------ Stored data

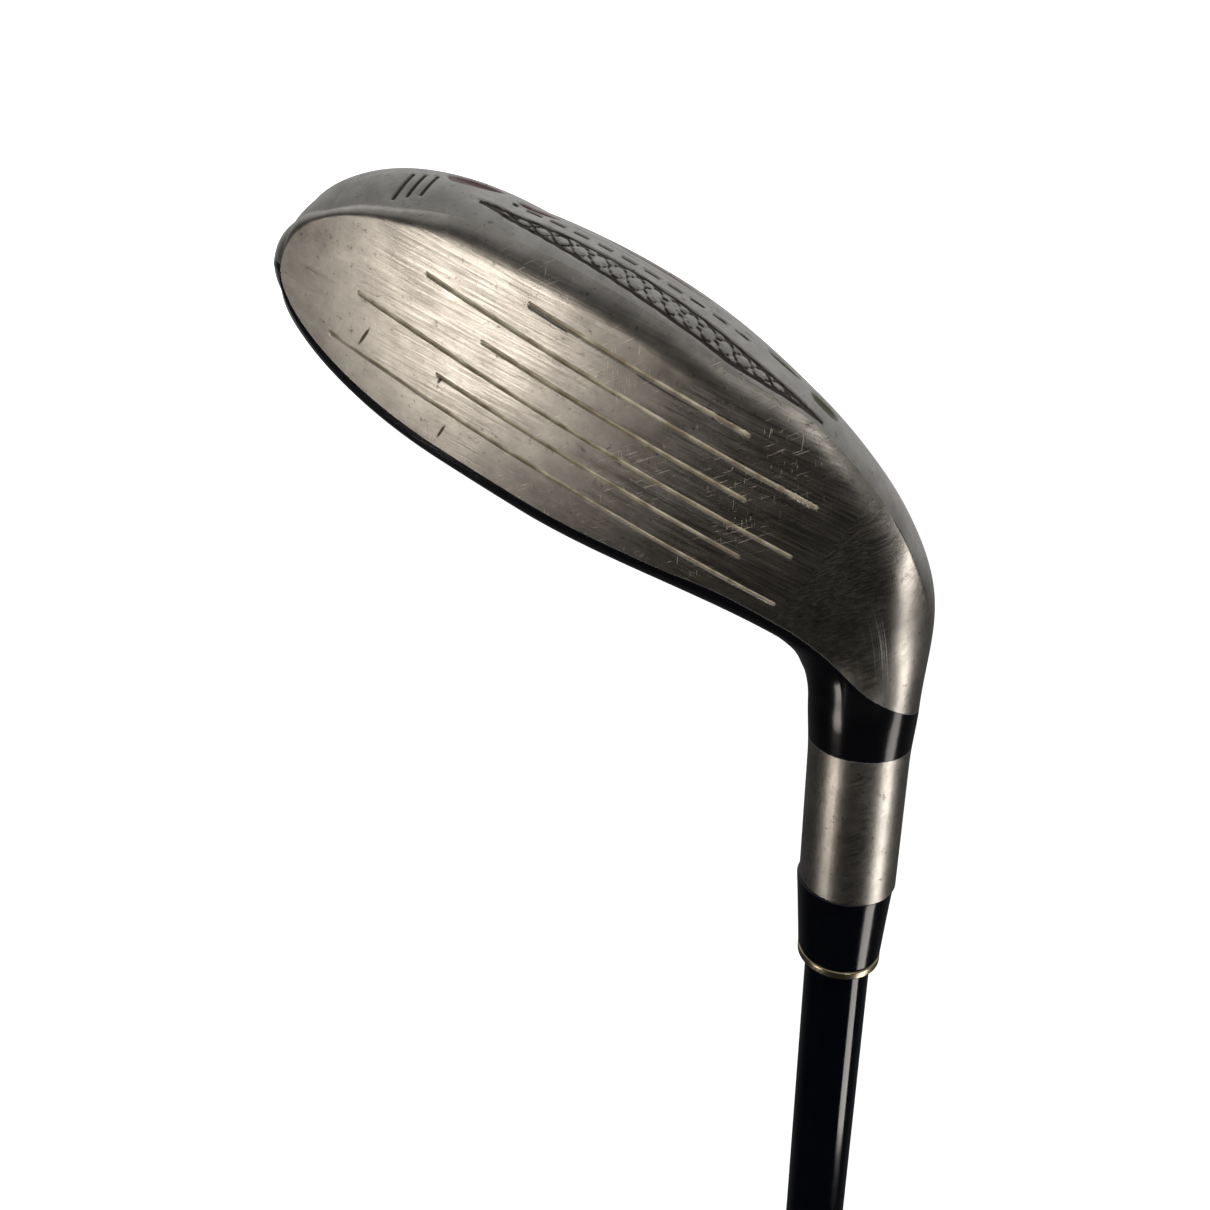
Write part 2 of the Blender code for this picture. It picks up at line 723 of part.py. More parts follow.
def grip_outer(z):
    """Full at the cap, then thinner toward the mouth."""
    share = min(max((z - CAP_HEIGHT) / (GRIP_LENGTH - CAP_HEIGHT), 0.0), 1.0)
    return MOUTH_RADIUS + (CAP_RADIUS - MOUTH_RADIUS) * (1 - share) ** 1.6


def grip_tape():
    """Double-sided tape between shaft and grip."""
    low = CAP_HEIGHT + 0.5 * MM
    high = GRIP_LENGTH - 4 * MM
    levels = np.linspace(high, low, 4)
    outer = [(tape_inner(z) + TAPE_WALL, z) for z in levels]
    inner = [(tape_inner(z), z) for z in levels[::-1]]
    turned("grip_tape", outer + inner, club, grip_tape_cloth)


def grip_sleeve():
    """The moulded rubber sleeve, with a rounded mouth."""
    low = CAP_HEIGHT + FLAT_GAP
    mouth = 1.2 * MM
    levels = np.linspace(GRIP_LENGTH - mouth, low, 16)
    outer = [(grip_inner(GRIP_LENGTH) + 0.8 * MM, GRIP_LENGTH)]
    outer += [(grip_outer(z), z) for z in levels]
    inner = [(grip_inner(z), z) for z in (low, GRIP_LENGTH)]
    turned("grip_sleeve", outer + inner, club, grip_rubber)


def grip_cap():
    """The domed butt cap: a vent hole through a flat end, and a socket for the shaft's butt."""
    socket = BUTT_RADIUS + FIT_GAP
    floor = CAP_HEIGHT / 2 - FIT_GAP
    dome = [
        (CAP_FLAT + (CAP_RADIUS - CAP_FLAT) * math.cos(a), (CAP_RADIUS - CAP_FLAT) * (1 - math.sin(a)))
        for a in np.radians((0, 30, 60, 90))
    ]
    profile = [(CAP_RADIUS, CAP_HEIGHT)] + dome + [(VENT_RADIUS, 0.0), (VENT_RADIUS, floor)]
    profile += [(socket, floor), (socket, CAP_HEIGHT)]
    turned("grip_cap", profile, club, cap_rubber)


grip_tape()
grip_sleeve()
grip_cap()
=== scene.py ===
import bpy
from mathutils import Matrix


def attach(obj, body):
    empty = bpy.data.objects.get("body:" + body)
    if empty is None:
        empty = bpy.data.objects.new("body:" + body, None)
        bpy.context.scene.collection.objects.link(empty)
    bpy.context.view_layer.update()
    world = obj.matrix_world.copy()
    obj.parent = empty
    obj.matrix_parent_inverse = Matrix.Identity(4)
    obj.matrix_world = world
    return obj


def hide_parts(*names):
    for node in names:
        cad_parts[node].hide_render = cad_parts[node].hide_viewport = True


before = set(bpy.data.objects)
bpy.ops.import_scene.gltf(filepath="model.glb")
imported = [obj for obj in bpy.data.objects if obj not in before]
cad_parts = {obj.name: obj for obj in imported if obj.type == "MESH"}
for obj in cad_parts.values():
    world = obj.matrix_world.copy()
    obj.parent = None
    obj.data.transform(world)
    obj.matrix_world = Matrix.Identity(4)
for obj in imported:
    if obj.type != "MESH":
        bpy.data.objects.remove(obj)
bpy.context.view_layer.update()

import math

import bpy
import numpy as np
from mathutils import Matrix, Vector

# ------------------------------------------------------------------ camera
# A close view of the head from in front of the face, a little above it and to the heel's side.
# The club stands on its grip, so the shaft runs out of the bottom of the view.

MM = 0.001
CLUB_LENGTH = 1.016
view_place = Vector((-5.07, -117.83, 1038.84)) * MM
view_turn = math.radians(14.17)
view_tilt = math.radians(-22.17)
view_roll = math.radians(-1.22)
camera = bpy.data.objects.new("camera", bpy.data.cameras.new("camera"))
bpy.context.scene.collection.objects.link(camera)
camera.data.lens = 28.5
camera.data.sensor_width = 36.0
camera.data.clip_start = 0.005
camera.matrix_world = (
    Matrix.Translation(view_place)
    @ Matrix.Rotation(view_turn, 4, "Z")
    @ Matrix.Rotation(math.pi / 2 + view_tilt, 4, "X")
    @ Matrix.Rotation(view_roll, 4, "Z")
)
bpy.context.scene.camera = camera
bpy.context.scene.view_settings.view_transform = "Standard"


# ------------------------------------------------------------------ floor, backdrop and light
# A pale studio sweep. The floor and the backdrop are matt and light the club only softly. Three soft
# boxes give the satin steel its glow, the hosel its two streaks and the leading edge its bright line.


def colour(code):
    """Linear RGBA of an sRGB hex colour."""
    parts = np.array([int(code[k : k + 2], 16) for k in (1, 3, 5)]) / 255
    linear = np.where(parts <= 0.04045, parts / 12.92, ((parts + 0.055) / 1.055) ** 2.4)
    return (*linear, 1.0)


def add_node(tree, kind, inputs=None, give=0, **settings):
    """Adds a node with its settings, sets or links its inputs by name or number, and returns one output."""
    made = tree.nodes.new(kind)
    for name, value in settings.items():
        setattr(made, name, value)
    for name, value in (inputs or {}).items():
        socket = made.inputs[name]
        if isinstance(value, bpy.types.NodeSocket):
            tree.links.new(value, socket)
        else:
            socket.default_value = value
    return made.outputs[give] if made.outputs else made


def new_material(name):
    """An empty node material and its tree."""
    made = bpy.data.materials.new(name)
    made.use_nodes = True
    made.node_tree.nodes.clear()
    return made, made.node_tree


def mesh_object(name, points, faces, finish):
    """A smooth-shaded object at the origin from arrays of points and faces."""
    mesh = bpy.data.meshes.new(name)
    mesh.from_pydata(np.asarray(points).tolist(), [], np.asarray(faces).tolist())
    mesh.materials.append(finish)
    mesh.shade_smooth()
    obj = bpy.data.objects.new(name, mesh)
    bpy.context.scene.collection.objects.link(obj)
    return obj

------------

- [What the task asks] Quote nothing but the lines that run from the line containing "profile = [(CAP_RADIUS, CAP_HEIGHT)]" through the line containing "obj.matrix_parent_inverse = Matrix.Identity(4)", keeping both of them word for word.

- [Finished exercise]
    profile = [(CAP_RADIUS, CAP_HEIGHT)] + dome + [(VENT_RADIUS, 0.0), (VENT_RADIUS, floor)]
    profile += [(socket, floor), (socket, CAP_HEIGHT)]
    turned("grip_cap", profile, club, cap_rubber)


grip_tape()
grip_sleeve()
grip_cap()
=== scene.py ===
import bpy
from mathutils import Matrix


def attach(obj, body):
    empty = bpy.data.objects.get("body:" + body)
    if empty is None:
        empty = bpy.data.objects.new("body:" + body, None)
        bpy.context.scene.collection.objects.link(empty)
    bpy.context.view_layer.update()
    world = obj.matrix_world.copy()
    obj.parent = empty
    obj.matrix_parent_inverse = Matrix.Identity(4)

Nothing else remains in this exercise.